Data segment:
____

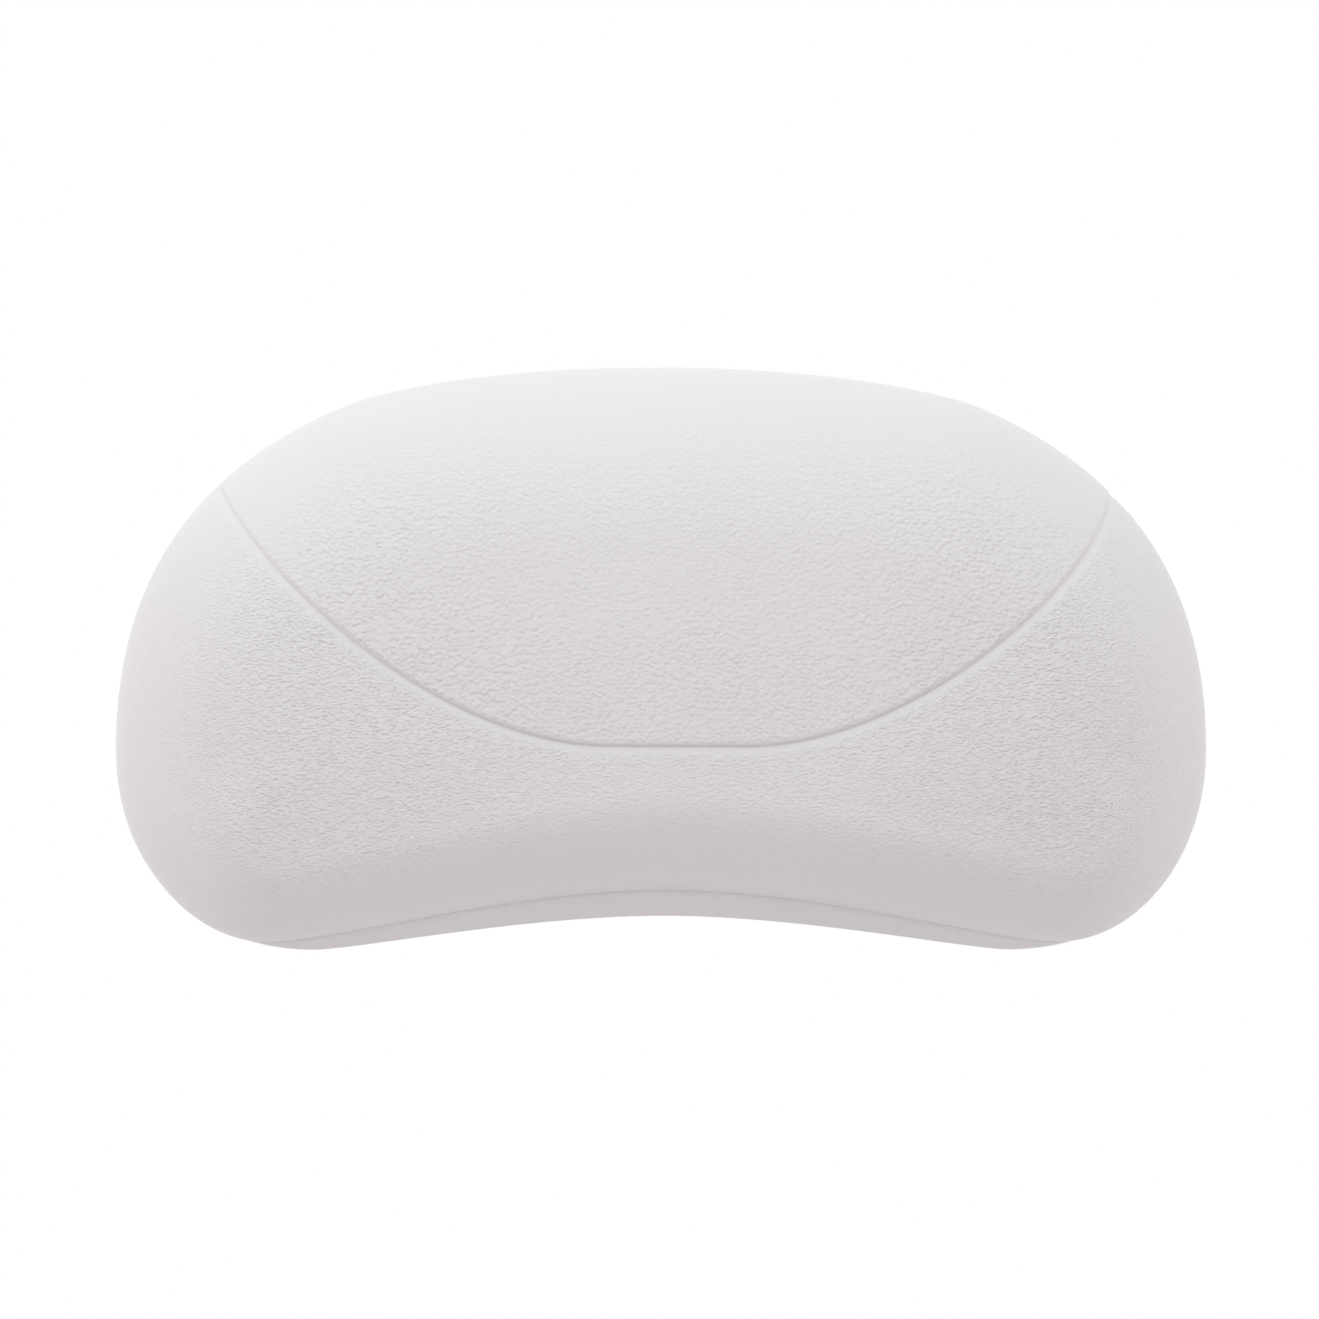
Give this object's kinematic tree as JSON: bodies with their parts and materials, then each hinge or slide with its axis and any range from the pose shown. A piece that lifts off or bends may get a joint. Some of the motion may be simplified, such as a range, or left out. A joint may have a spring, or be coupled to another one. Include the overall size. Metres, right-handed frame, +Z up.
{
  "type": "bath pillow",
  "caption": "Kidney-shaped soft foam headrest with a curved channel across its front, a ledge along its lower edge and screw-in suction cups in round wells at the back.",
  "frame": {"origin": "midway between the two suction cups, on the wall plane that their lips touch", "axes": "+X to the right seen from the front, +Z up, +Y into the wall; the front faces -Y"},
  "size_m": [0.3106, 0.061, 0.1654],
  "materials": {
    "white_skin": "white self-skinned polyurethane with a fine leather grain, satin",
    "cream_foam": "soft open polyurethane foam",
    "grey_board": "matte moulded plastic",
    "zinc_steel": "zinc-plated steel",
    "nylon": "natural nylon",
    "clear_vinyl": "clear soft vinyl, glossy"
  },
  "bodies": {
    "cushion": {"front_skin": "white_skin", "back_skin": "white_skin", "foam_core": "cream_foam", "backing_board": "grey_board", "left_tee_nut": "zinc_steel", "right_tee_nut": "zinc_steel"},
    "left_washer": {"left_washer": "nylon"},
    "left_cup": {"left_suction_cup": "clear_vinyl", "left_stud": "zinc_steel"},
    "right_washer": {"right_washer": "nylon"},
    "right_cup": {"right_suction_cup": "clear_vinyl", "right_stud": "zinc_steel"}
  },
  "joints": [
    {"name": "left_screw_travel", "type": "slide", "parent": "cushion", "child": "left_washer", "axis": [0, 1, 0], "range_m": [0, 0.008]},
    {"name": "left_cup_turn", "type": "hinge", "parent": "left_washer", "child": "left_cup", "pos_m": [-0.08, 0, 0], "axis": [0, 1, 0], "range_deg": [0, 3600]},
    {"name": "right_screw_travel", "type": "slide", "parent": "cushion", "child": "right_washer", "axis": [0, 1, 0], "range_m": [0, 0.008]},
    {"name": "right_cup_turn", "type": "hinge", "parent": "right_washer", "child": "right_cup", "pos_m": [0.08, 0, 0], "axis": [0, 1, 0], "range_deg": [0, 3600]}
  ],
  "couplings": [
    {"joint": "left_screw_travel", "follows": "left_cup_turn", "m_per_rad": 0.00012732},
    {"joint": "right_screw_travel", "follows": "right_cup_turn", "m_per_rad": 0.00012732}
  ]
}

____

Work instructions: Copy out every line of the data above, exactly as given.

Answer to this problem:
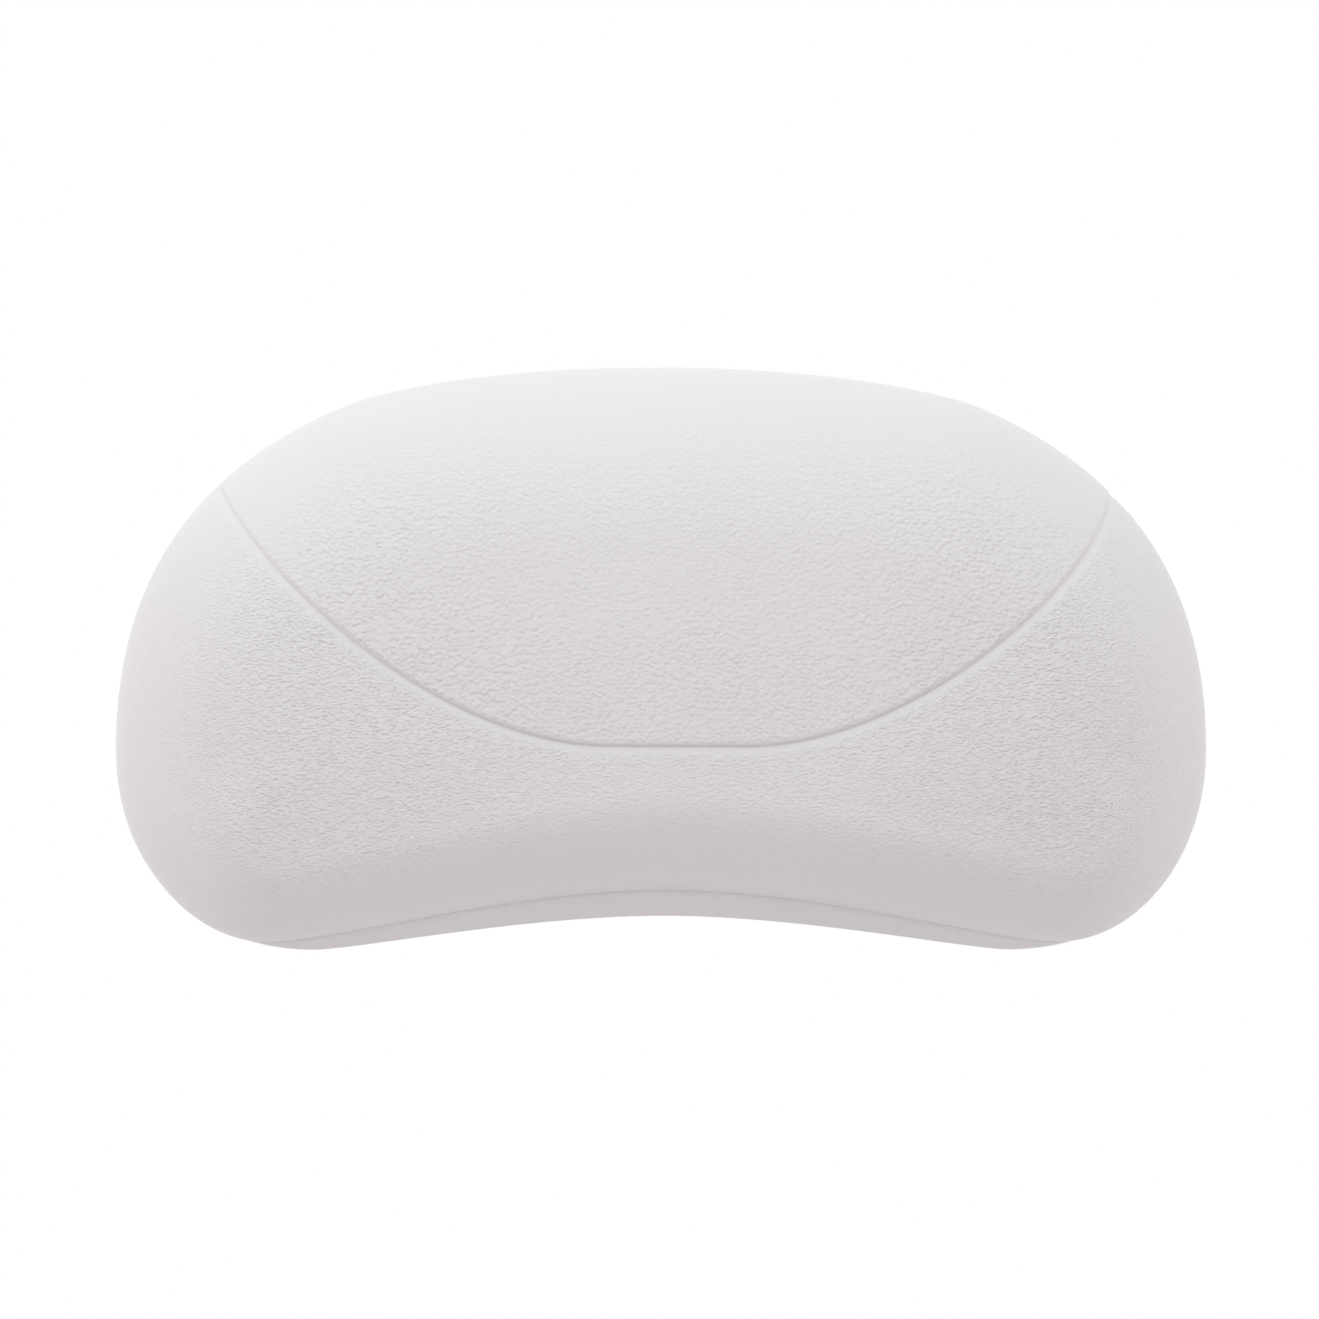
Give this object's kinematic tree as JSON: bodies with their parts and materials, then each hinge or slide with its axis and any range from the pose shown. A piece that lifts off or bends may get a joint. Some of the motion may be simplified, such as a range, or left out. A joint may have a spring, or be coupled to another one. Include the overall size. Metres, right-handed frame, +Z up.
{
  "type": "bath pillow",
  "caption": "Kidney-shaped soft foam headrest with a curved channel across its front, a ledge along its lower edge and screw-in suction cups in round wells at the back.",
  "frame": {"origin": "midway between the two suction cups, on the wall plane that their lips touch", "axes": "+X to the right seen from the front, +Z up, +Y into the wall; the front faces -Y"},
  "size_m": [0.3106, 0.061, 0.1654],
  "materials": {
    "white_skin": "white self-skinned polyurethane with a fine leather grain, satin",
    "cream_foam": "soft open polyurethane foam",
    "grey_board": "matte moulded plastic",
    "zinc_steel": "zinc-plated steel",
    "nylon": "natural nylon",
    "clear_vinyl": "clear soft vinyl, glossy"
  },
  "bodies": {
    "cushion": {"front_skin": "white_skin", "back_skin": "white_skin", "foam_core": "cream_foam", "backing_board": "grey_board", "left_tee_nut": "zinc_steel", "right_tee_nut": "zinc_steel"},
    "left_washer": {"left_washer": "nylon"},
    "left_cup": {"left_suction_cup": "clear_vinyl", "left_stud": "zinc_steel"},
    "right_washer": {"right_washer": "nylon"},
    "right_cup": {"right_suction_cup": "clear_vinyl", "right_stud": "zinc_steel"}
  },
  "joints": [
    {"name": "left_screw_travel", "type": "slide", "parent": "cushion", "child": "left_washer", "axis": [0, 1, 0], "range_m": [0, 0.008]},
    {"name": "left_cup_turn", "type": "hinge", "parent": "left_washer", "child": "left_cup", "pos_m": [-0.08, 0, 0], "axis": [0, 1, 0], "range_deg": [0, 3600]},
    {"name": "right_screw_travel", "type": "slide", "parent": "cushion", "child": "right_washer", "axis": [0, 1, 0], "range_m": [0, 0.008]},
    {"name": "right_cup_turn", "type": "hinge", "parent": "right_washer", "child": "right_cup", "pos_m": [0.08, 0, 0], "axis": [0, 1, 0], "range_deg": [0, 3600]}
  ],
  "couplings": [
    {"joint": "left_screw_travel", "follows": "left_cup_turn", "m_per_rad": 0.00012732},
    {"joint": "right_screw_travel", "follows": "right_cup_turn", "m_per_rad": 0.00012732}
  ]
}